Given request: Please write out the material that follows, exactly as it stands.

▼▼▼

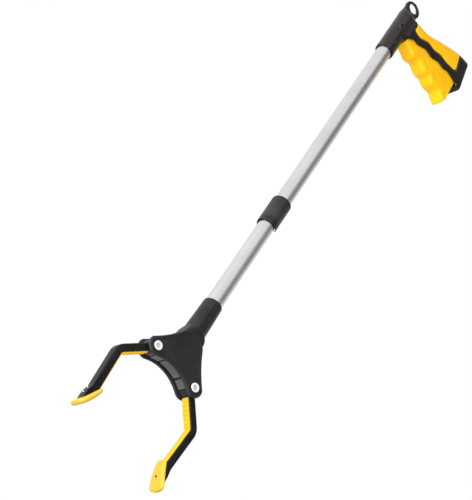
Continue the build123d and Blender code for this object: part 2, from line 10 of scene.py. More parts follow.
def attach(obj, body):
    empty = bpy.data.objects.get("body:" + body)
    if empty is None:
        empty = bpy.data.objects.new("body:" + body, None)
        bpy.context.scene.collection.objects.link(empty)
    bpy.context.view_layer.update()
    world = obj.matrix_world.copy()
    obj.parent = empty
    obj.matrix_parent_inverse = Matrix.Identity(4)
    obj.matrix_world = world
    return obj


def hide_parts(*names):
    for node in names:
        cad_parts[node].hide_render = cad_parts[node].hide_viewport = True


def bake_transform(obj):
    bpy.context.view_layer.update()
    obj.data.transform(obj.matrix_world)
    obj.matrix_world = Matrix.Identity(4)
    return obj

▲▲▲

Solution below:
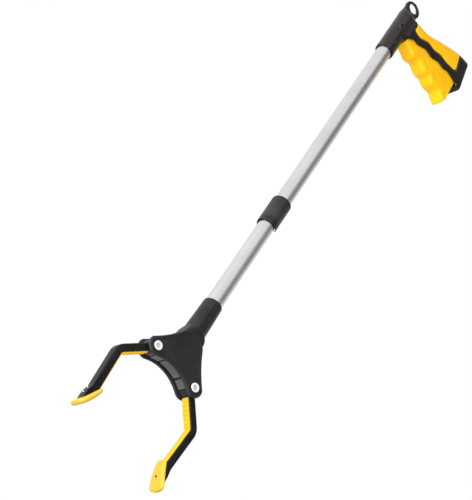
Continue the build123d and Blender code for this object: part 2, from line 10 of scene.py. More parts follow.
def attach(obj, body):
    empty = bpy.data.objects.get("body:" + body)
    if empty is None:
        empty = bpy.data.objects.new("body:" + body, None)
        bpy.context.scene.collection.objects.link(empty)
    bpy.context.view_layer.update()
    world = obj.matrix_world.copy()
    obj.parent = empty
    obj.matrix_parent_inverse = Matrix.Identity(4)
    obj.matrix_world = world
    return obj


def hide_parts(*names):
    for node in names:
        cad_parts[node].hide_render = cad_parts[node].hide_viewport = True


def bake_transform(obj):
    bpy.context.view_layer.update()
    obj.data.transform(obj.matrix_world)
    obj.matrix_world = Matrix.Identity(4)
    return obj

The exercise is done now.